Check EXPLAIN output to verify the optimizer applies filters early.

Best Practices and Monitoring

Make query plan analysis part of your development workflow:

PostgreSQL Slow Query Logging:

-- postgresql.conf
log_min_duration_statement = 1000  -- Log queries over 1 second
log_line_prefix = '%t [%p]: [%l-1] user=%u,db=%d,app=%a,client=%h '
log_statement = 'none'
log_duration = off
auto_explain.log_min_duration = 1000  -- Auto-EXPLAIN slow queries
auto_explain.log_analyze = true

MySQL Configuration:

-- my.cnf
slow_query_log = 1
long_query_time = 1
slow_query_log_file = /var/log/mysql/slow-query.log
log_queries_not_using_indexes = 1

Automated Analysis Script:

import psycopg2

def analyze_slow_queries(log_file):
    """Parse slow query log and run EXPLAIN on each query"""
    with open(log_file) as f:
        queries = parse_slow_log(f)
    
    conn = psycopg2.connect("dbname=mydb")
    cur = conn.cursor()
    
    for query in queries:
        cur.execute(f"EXPLAIN ANALYZE {query}")
        plan = cur.fetchall()
        
        # Check for full table scans
        if any('Seq Scan' in str(row) for row in plan):
            print(f"WARNING: Full table scan in query: {query[:100]}")
            print(plan)

Regular query plan reviews prevent performance degradation.

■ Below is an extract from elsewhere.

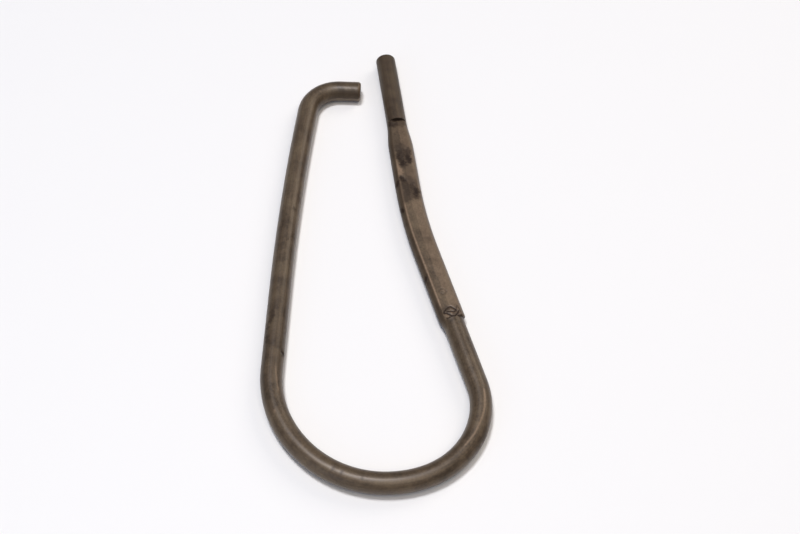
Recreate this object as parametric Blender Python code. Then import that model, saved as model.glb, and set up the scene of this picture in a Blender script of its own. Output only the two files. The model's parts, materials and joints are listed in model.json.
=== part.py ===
"""Open pear-shaped eye, bent cold from one round steel bar, lying flat. Metres, +Z up.

The bar is followed from the tip of its straight shank: down the shank, round a slight knee, down
the right leg, round the bow, up the left leg and over into a short tang that points back at the
shank. The gap between the tang and the shank is the mouth. A long stretch of the shank and the
right leg is pressed flat between two dies, which leaves it thinner and wider than the round bar.

The bar lies in the XY plane with the left leg along Y. The origin is the middle of the footprint.
"""

import math

import bmesh
import bpy
from mathutils import Vector

NAME = "open_eye"

# The round bar
BAR_DIAMETER = 0.006
END_CHAMFER = 0.0005

# The straight shank, from its tip to the knee, and the right leg below it
SHANK_LENGTH = 0.0511
KNEE_RADIUS = 0.146
KNEE_ANGLE = math.radians(9.1)
RIGHT_LEG_LENGTH = 0.0450

# The bow, which tightens towards the right leg: centreline radius and angle of each bend
BOW_RIGHT_RADIUS = 0.0224
BOW_RIGHT_ANGLE = math.radians(86.0)
BOW_FOOT_RADIUS = 0.0292
BOW_FOOT_ANGLE = math.radians(58.1)
BOW_LEFT_RADIUS = 0.0329
BOW_LEFT_ANGLE = math.radians(54.8)

# The left leg: a straight run, then a slight sweep inwards up to the bend of the tang
LEFT_LEG_LENGTH = 0.0241
SWEEP_RADIUS = 0.790
SWEEP_ANGLE = math.radians(4.9)
TANG_BEND_RADIUS = 0.0092
TANG_BEND_ANGLE = math.radians(85.7)

# The clear gap between the tang's end and the side of the shank, along the tang
MOUTH_GAP = 0.0063

# The pressed stretch
PRESS_FROM_TIP = 0.0266
PRESS_LENGTH = 0.0728
PRESS_THICKNESS = 0.0042
PRESS_FLAT_WIDTH = 0.0046
PRESS_WIDTH = 0.0074
PRESS_STEP = 0.0003  # length of bar over which the die's end forms its step

# Lengths of bar over which the pressed stretch gains its full width: slowly at the shank's end,
# more quickly on the inside of the leg, and almost at once on its outside
SWELL_AT_SHANK = 0.0095
SWELL_AT_LEG_INSIDE = 0.0046
SWELL_AT_LEG_OUTSIDE = 0.0008
SWELL_PAST_STEP = 0.0022  # how far the inside stays swollen beyond the die's end

# How finely the surface is faceted
CORNERS_PER_ARC = 8  # a section is four arcs
BEND_STEP = math.radians(5.0)
SWELL_STEPS = 6
LEAST_SPACING = 0.0001

STEEL_COLOUR = (0.105, 0.078, 0.057, 1.0)
STEEL_ROUGHNESS = 0.48
STEEL_METALLIC = 0.75


def bend(radius, angle):
    """A run of bar bent to a radius, as (length, angle). Clockwise bends have a negative angle."""
    return radius * abs(angle), angle


def runs_to_tang():
    """The straight runs and bends of the bar, from the tip to the end of the tang's bend."""
    return [
        (SHANK_LENGTH, 0.0),
        bend(KNEE_RADIUS, KNEE_ANGLE),
        (RIGHT_LEG_LENGTH, 0.0),
        bend(BOW_RIGHT_RADIUS, -BOW_RIGHT_ANGLE),
        bend(BOW_FOOT_RADIUS, -BOW_FOOT_ANGLE),
        bend(BOW_LEFT_RADIUS, -BOW_LEFT_ANGLE),
        (LEFT_LEG_LENGTH, 0.0),
        bend(SWEEP_RADIUS, -SWEEP_ANGLE),
        bend(TANG_BEND_RADIUS, -TANG_BEND_ANGLE),
    ]


def heading_at_tip():
    """The direction in which the bar leaves its tip, so that the left leg runs along +Y."""
    turned = KNEE_ANGLE - BOW_RIGHT_ANGLE - BOW_FOOT_ANGLE - BOW_LEFT_ANGLE
    return math.radians(90) - turned


def place_along(runs, station):
    """The centreline's (point, heading) at a distance from the tip."""
    point, heading = Vector((0, 0)), heading_at_tip()
    for length, angle in runs:
        part = min(station, length)
        turn = angle * part / length
        chord = part
        if turn:
            chord = 2 * length / abs(angle) * math.sin(abs(turn) / 2)
        middle = heading + turn / 2
        point += chord * Vector((math.cos(middle), math.sin(middle)))
        heading += turn
        station -= part
        if station <= 0:
            break
    return point, heading


def total_length(runs):
    return sum(length for length, _ in runs)


def tang_length():
    """The straight end of the tang, which stops short of the shank by the mouth's gap."""
    runs = runs_to_tang()
    start, heading = place_along(runs, total_length(runs))
    tang = Vector((math.cos(heading), math.sin(heading)))
    shank_normal = Vector((math.sin(heading_at_tip()), -math.cos(heading_at_tip())))
    slant = abs(tang.dot(shank_normal))
    to_shank_axis = abs(start.dot(shank_normal)) / slant
    return to_shank_axis - BAR_DIAMETER / 2 / slant - MOUTH_GAP


def press_end():
    return PRESS_FROM_TIP + PRESS_LENGTH


def press_share(station):
    """0 where the bar is round and 1 between the dies, with a steep step at each end."""
    from_start = station - PRESS_FROM_TIP
    to_end = press_end() - station
    return max(0.0, min(1.0, from_start / PRESS_STEP, to_end / PRESS_STEP))


def reach_of_side(station, swell_at_leg, swell_end):
    """How far a side stands from the axis: the squeezed steel spreads, smoothly from either end."""
    from_start = (station - PRESS_FROM_TIP) / SWELL_AT_SHANK
    to_end = (swell_end - station) / swell_at_leg
    share = max(0.0, min(1.0, from_start, to_end))
    eased = share * share * (3 - 2 * share)
    return (BAR_DIAMETER + (PRESS_WIDTH - BAR_DIAMETER) * eased) / 2


def arc_points(start, end, rise):
    """Evenly spaced points of an arc that rises to the right of the line from start to end."""
    chord = end - start
    outward = Vector((chord.y, -chord.x)).normalized()
    half = chord.length / 2
    if rise < LEAST_SPACING:
        return [start.lerp(end, i / CORNERS_PER_ARC) for i in range(CORNERS_PER_ARC)]
    radius = (half * half + rise * rise) / (2 * rise)
    centre = (start + end) / 2 + outward * (rise - radius)
    half_angle = math.atan2(half, radius - rise)
    points = []
    for i in range(CORNERS_PER_ARC):
        angle = half_angle * (2 * i / CORNERS_PER_ARC - 1)
        points.append(
            centre
            + radius * math.cos(angle) * outward
            + radius * math.sin(angle) * chord.normalized()
        )
    return points


def section(station, length):
    """The outline at a station, as (across, up) points: the inside, the top, the outside, below."""
    share = press_share(station)
    radius = BAR_DIAMETER / 2
    round_corner = radius * math.sqrt(0.5)
    round_rise = radius - round_corner
    half_flat = round_corner + share * (PRESS_FLAT_WIDTH / 2 - round_corner)
    half_height = round_corner + share * (PRESS_THICKNESS / 2 - round_corner)
    crown = round_rise * (1 - share)
    inside_end = press_end() + SWELL_PAST_STEP
    inside = reach_of_side(station, SWELL_AT_LEG_INSIDE, inside_end) - half_flat
    outside = reach_of_side(station, SWELL_AT_LEG_OUTSIDE, press_end()) - half_flat
    corners = [
        Vector((half_flat, -half_height)),
        Vector((half_flat, half_height)),
        Vector((-half_flat, half_height)),
        Vector((-half_flat, -half_height)),
    ]
    from_end = min(station, length - station)
    scale = 1 - max(0.0, END_CHAMFER - from_end) / radius
    outline = []
    for i, rise in enumerate((inside, crown, outside, crown)):
        outline += arc_points(corners[i], corners[(i + 1) % 4], rise)
    return [point * scale for point in outline]


def stations_along(runs):
    """Where the surface gets a ring of corners: round the bends, and where the section changes."""
    length = total_length(runs)
    marks = [0.0, END_CHAMFER, length - END_CHAMFER, length]
    marks += [PRESS_FROM_TIP, PRESS_FROM_TIP + PRESS_STEP, press_end() - PRESS_STEP, press_end()]
    marks.append(press_end() - SWELL_AT_LEG_OUTSIDE)
    for i in range(SWELL_STEPS + 1):
        marks.append(PRESS_FROM_TIP + SWELL_AT_SHANK * i / SWELL_STEPS)
        marks.append(press_end() + SWELL_PAST_STEP - SWELL_AT_LEG_INSIDE * i / SWELL_STEPS)
    start = 0.0
    for run_length, angle in runs:
        steps = math.ceil(abs(angle) / BEND_STEP)
        marks += [start + run_length * i / steps for i in range(steps + 1) if steps]
        start += run_length
    kept = []
    for mark in sorted(marks):
        if not kept or mark - kept[-1] > LEAST_SPACING:
            kept.append(mark)
    return kept


def ring_at(runs, station, length):
    """The section's corners in place, standing square to the bar."""
    point, heading = place_along(runs, station)
    across = Vector((math.sin(heading), -math.cos(heading)))
    ring = []
    for offset, up in section(station, length):
        flat = point + across * offset
        ring.append(Vector((flat.x, flat.y, BAR_DIAMETER / 2 + up)))
    return ring


def extrude_bar(runs):
    """The solid bar, drawn out of the face at its tip one ring at a time."""
    length = total_length(runs)
    rings = [ring_at(runs, station, length) for station in stations_along(runs)]
    bm = bmesh.new()
    end_face = bm.faces.new([bm.verts.new(corner) for corner in rings[0]])
    for ring in rings[1:]:
        region = [end_face, *end_face.edges]
        made = bmesh.ops.extrude_face_region(bm, geom=region)
        end_face = next(g for g in made["geom"] if isinstance(g, bmesh.types.BMFace))
        for vertex, corner in zip(end_face.verts, ring):
            vertex.co = corner
    bmesh.ops.recalc_face_normals(bm, faces=bm.faces)
    return bm


def centre_on_footprint(bm):
    """Moves the bar so that the origin is the middle of the area it covers."""
    for axis in range(2):
        places = [vertex.co[axis] for vertex in bm.verts]
        middle = (min(places) + max(places)) / 2
        for vertex in bm.verts:
            vertex.co[axis] -= middle


def browned_steel():
    material = bpy.data.materials.new("browned_steel")
    material.use_nodes = True
    shader = material.node_tree.nodes["Principled BSDF"]
    shader.inputs["Base Color"].default_value = STEEL_COLOUR
    shader.inputs["Roughness"].default_value = STEEL_ROUGHNESS
    shader.inputs["Metallic"].default_value = STEEL_METALLIC
    return material


def clear_scene():
    for old in list(bpy.data.objects):
        bpy.data.objects.remove(old, do_unlink=True)


def main():
    clear_scene()
    collection = bpy.data.collections.new(NAME)
    bpy.context.scene.collection.children.link(collection)
    runs = runs_to_tang() + [(tang_length(), 0.0)]
    bm = extrude_bar(runs)
    centre_on_footprint(bm)
    mesh = bpy.data.meshes.new("bent_bar")
    bm.to_mesh(mesh)
    bm.free()
    mesh.materials.append(browned_steel())
    mesh.shade_smooth()
    mesh.set_sharp_from_angle(angle=math.radians(20))
    collection.objects.link(bpy.data.objects.new("bent_bar", mesh))


if __name__ == "__main__":
    main()
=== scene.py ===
"""Looks for the open bar eye: one browned steel bar, pressed flat on one leg and bent by hand.

The bar is made straight first, as its maker had it: a round blank, its ends broken, one stretch
pressed between two dies, the dies' and the pliers' marks dented in. Then it is bent along the
eye's centreline. Lengths are metres. A station is a distance along the bar from the shank's tip.
"""

from __future__ import annotations

import json
import logging
import math
from dataclasses import dataclass, field
from enum import Enum

import bmesh
import bpy
import numpy as np
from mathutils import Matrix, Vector

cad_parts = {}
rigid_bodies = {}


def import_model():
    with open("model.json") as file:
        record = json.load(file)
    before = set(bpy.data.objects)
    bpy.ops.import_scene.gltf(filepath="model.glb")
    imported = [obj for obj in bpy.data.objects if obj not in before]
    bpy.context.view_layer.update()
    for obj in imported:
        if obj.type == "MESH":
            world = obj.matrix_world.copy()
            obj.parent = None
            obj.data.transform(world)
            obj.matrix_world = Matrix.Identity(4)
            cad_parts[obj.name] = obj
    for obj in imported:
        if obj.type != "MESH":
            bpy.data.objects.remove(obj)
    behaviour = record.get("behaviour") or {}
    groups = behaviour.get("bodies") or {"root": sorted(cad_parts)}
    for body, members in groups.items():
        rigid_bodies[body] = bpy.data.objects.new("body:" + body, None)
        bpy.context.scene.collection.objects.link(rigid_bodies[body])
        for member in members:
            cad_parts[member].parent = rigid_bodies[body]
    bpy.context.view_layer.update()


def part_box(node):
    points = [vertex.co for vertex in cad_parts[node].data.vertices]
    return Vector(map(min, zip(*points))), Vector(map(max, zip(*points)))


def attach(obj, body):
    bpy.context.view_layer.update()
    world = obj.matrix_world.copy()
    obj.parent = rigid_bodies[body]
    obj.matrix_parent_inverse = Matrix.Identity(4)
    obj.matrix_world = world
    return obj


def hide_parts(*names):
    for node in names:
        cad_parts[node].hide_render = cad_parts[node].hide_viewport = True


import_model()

LOG = logging.getLogger("open_bar_eye")
MM = 0.001
SAME_PLACE = 1e-6  # metres, less than this apart is the same place
FAR_OFF = 1.0  # metres, further than any mark reaches

# Attributes that the bar's points carry into its material
STRAIGHT = "straight"  # the point's place while the bar was still straight
STAIN_AND_SHADE = "stain_and_shade"  # 0 clean, 1 the thickest, darkest oxide; painted shade uses it too
RUB_AND_HIGHLIGHT = "rub_and_highlight"  # 0 untouched, 1 rubbed bright; painted highlights use it too


def linear(colour: str) -> tuple[float, float, float, float]:
    """Turns an sRGB hex colour into the linear RGBA that shaders take.

    Args:
        colour: six hex digits after a #.

    Returns:
        The linear red, green, blue and an alpha of 1.
    """
    shares = [int(colour[i : i + 2], 16) / 255 for i in (1, 3, 5)]
    parts = [c / 12.92 if c <= 0.04045 else ((c + 0.055) / 1.055) ** 2.4 for c in shares]
    return (*parts, 1.0)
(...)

Set up alerts for queries exceeding thresholds, review EXPLAIN output during code reviews, and maintain a performance baseline for critical queries.

The database query planner is sophisticated, but it’s not omniscient. EXPLAIN gives you visibility into its decisions, empowering you to write queries that work with the optimizer rather than against it. Master this tool, and you’ll solve performance problems before they reach production.